Required work
Only the lines from the one holding "from mathutils import Matrix, Vector" through the one holding "shown = obj.evaluated_get(depsgraph)" are to be retyped, exactly as they appear, with both boundary lines included.

** Begin Material **

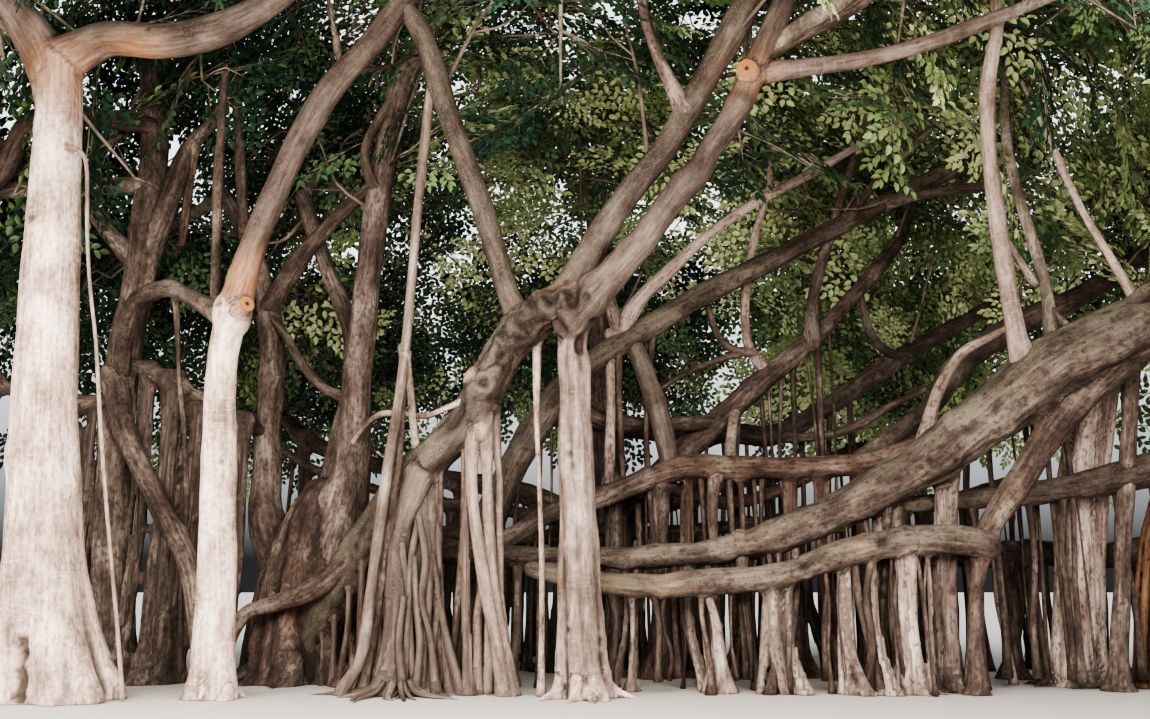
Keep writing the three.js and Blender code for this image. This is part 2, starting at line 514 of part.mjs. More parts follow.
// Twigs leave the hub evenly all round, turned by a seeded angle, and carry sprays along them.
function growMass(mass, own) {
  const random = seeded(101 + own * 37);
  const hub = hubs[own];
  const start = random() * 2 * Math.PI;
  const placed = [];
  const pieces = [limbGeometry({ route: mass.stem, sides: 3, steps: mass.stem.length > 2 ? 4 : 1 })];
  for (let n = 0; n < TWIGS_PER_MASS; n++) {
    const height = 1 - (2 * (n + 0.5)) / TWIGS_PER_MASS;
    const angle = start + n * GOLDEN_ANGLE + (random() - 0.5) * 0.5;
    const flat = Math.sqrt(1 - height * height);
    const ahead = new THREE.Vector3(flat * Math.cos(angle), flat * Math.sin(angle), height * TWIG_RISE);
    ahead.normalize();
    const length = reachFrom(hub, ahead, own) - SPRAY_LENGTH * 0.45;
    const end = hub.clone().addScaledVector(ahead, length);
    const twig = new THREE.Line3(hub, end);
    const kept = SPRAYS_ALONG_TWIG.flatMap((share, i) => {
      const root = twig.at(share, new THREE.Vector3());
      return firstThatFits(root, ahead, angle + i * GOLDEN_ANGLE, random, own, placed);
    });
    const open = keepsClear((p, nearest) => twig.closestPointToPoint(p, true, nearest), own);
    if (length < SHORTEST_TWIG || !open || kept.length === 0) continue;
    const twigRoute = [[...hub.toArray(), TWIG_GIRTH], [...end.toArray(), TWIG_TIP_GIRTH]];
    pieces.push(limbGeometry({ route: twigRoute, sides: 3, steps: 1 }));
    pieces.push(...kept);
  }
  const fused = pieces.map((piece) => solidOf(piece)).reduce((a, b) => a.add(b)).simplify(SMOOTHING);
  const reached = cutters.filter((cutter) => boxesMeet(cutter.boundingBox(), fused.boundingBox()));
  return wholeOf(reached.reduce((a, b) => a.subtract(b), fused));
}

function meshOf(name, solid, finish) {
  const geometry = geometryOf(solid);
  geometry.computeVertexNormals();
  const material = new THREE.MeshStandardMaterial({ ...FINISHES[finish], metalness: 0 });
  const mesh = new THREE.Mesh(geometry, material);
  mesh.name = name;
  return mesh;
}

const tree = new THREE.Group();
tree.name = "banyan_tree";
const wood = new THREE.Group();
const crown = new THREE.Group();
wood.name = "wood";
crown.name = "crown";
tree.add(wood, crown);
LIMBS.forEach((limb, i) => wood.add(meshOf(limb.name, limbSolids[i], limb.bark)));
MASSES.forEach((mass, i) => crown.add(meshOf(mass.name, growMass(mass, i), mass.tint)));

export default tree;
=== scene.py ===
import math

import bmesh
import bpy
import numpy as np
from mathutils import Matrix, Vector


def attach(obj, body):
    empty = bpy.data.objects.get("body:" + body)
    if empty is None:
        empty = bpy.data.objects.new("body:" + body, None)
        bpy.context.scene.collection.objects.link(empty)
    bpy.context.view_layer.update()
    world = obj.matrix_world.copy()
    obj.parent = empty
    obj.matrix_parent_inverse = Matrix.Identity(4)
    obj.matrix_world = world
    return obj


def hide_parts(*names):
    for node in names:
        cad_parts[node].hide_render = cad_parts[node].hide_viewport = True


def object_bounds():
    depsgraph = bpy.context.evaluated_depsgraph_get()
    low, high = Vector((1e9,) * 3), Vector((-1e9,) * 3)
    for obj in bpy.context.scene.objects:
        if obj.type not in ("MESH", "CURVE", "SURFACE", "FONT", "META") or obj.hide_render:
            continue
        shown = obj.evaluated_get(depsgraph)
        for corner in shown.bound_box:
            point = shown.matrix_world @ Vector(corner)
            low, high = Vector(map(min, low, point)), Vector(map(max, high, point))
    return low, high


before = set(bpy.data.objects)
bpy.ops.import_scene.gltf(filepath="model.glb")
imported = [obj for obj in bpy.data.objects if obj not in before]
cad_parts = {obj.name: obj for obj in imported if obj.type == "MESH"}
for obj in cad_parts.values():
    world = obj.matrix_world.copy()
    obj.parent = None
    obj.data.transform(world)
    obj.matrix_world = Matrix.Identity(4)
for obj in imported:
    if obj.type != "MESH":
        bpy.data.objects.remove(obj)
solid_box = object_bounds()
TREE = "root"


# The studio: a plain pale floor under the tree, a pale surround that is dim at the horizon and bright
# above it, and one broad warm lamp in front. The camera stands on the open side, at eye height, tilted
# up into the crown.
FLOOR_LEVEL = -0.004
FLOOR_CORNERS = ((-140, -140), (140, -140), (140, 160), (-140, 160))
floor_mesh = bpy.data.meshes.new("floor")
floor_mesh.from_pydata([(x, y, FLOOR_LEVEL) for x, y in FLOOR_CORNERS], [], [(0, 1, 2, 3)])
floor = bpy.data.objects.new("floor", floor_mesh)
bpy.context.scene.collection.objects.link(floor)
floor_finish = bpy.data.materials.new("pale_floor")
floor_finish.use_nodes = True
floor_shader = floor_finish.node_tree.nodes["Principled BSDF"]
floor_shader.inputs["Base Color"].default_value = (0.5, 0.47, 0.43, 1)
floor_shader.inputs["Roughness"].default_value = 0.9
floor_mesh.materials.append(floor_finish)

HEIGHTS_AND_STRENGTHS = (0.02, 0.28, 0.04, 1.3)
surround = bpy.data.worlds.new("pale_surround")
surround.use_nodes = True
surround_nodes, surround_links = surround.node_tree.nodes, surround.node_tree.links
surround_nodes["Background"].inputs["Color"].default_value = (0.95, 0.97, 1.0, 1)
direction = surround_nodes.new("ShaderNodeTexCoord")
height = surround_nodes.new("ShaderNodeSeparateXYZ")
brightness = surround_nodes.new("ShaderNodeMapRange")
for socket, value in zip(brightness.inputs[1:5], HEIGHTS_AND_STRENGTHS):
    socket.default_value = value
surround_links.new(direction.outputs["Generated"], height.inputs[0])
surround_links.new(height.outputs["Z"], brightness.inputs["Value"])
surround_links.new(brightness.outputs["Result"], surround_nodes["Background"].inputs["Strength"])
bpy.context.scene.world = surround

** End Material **

Solution to this exercise
from mathutils import Matrix, Vector


def attach(obj, body):
    empty = bpy.data.objects.get("body:" + body)
    if empty is None:
        empty = bpy.data.objects.new("body:" + body, None)
        bpy.context.scene.collection.objects.link(empty)
    bpy.context.view_layer.update()
    world = obj.matrix_world.copy()
    obj.parent = empty
    obj.matrix_parent_inverse = Matrix.Identity(4)
    obj.matrix_world = world
    return obj


def hide_parts(*names):
    for node in names:
        cad_parts[node].hide_render = cad_parts[node].hide_viewport = True


def object_bounds():
    depsgraph = bpy.context.evaluated_depsgraph_get()
    low, high = Vector((1e9,) * 3), Vector((-1e9,) * 3)
    for obj in bpy.context.scene.objects:
        if obj.type not in ("MESH", "CURVE", "SURFACE", "FONT", "META") or obj.hide_render:
            continue
        shown = obj.evaluated_get(depsgraph)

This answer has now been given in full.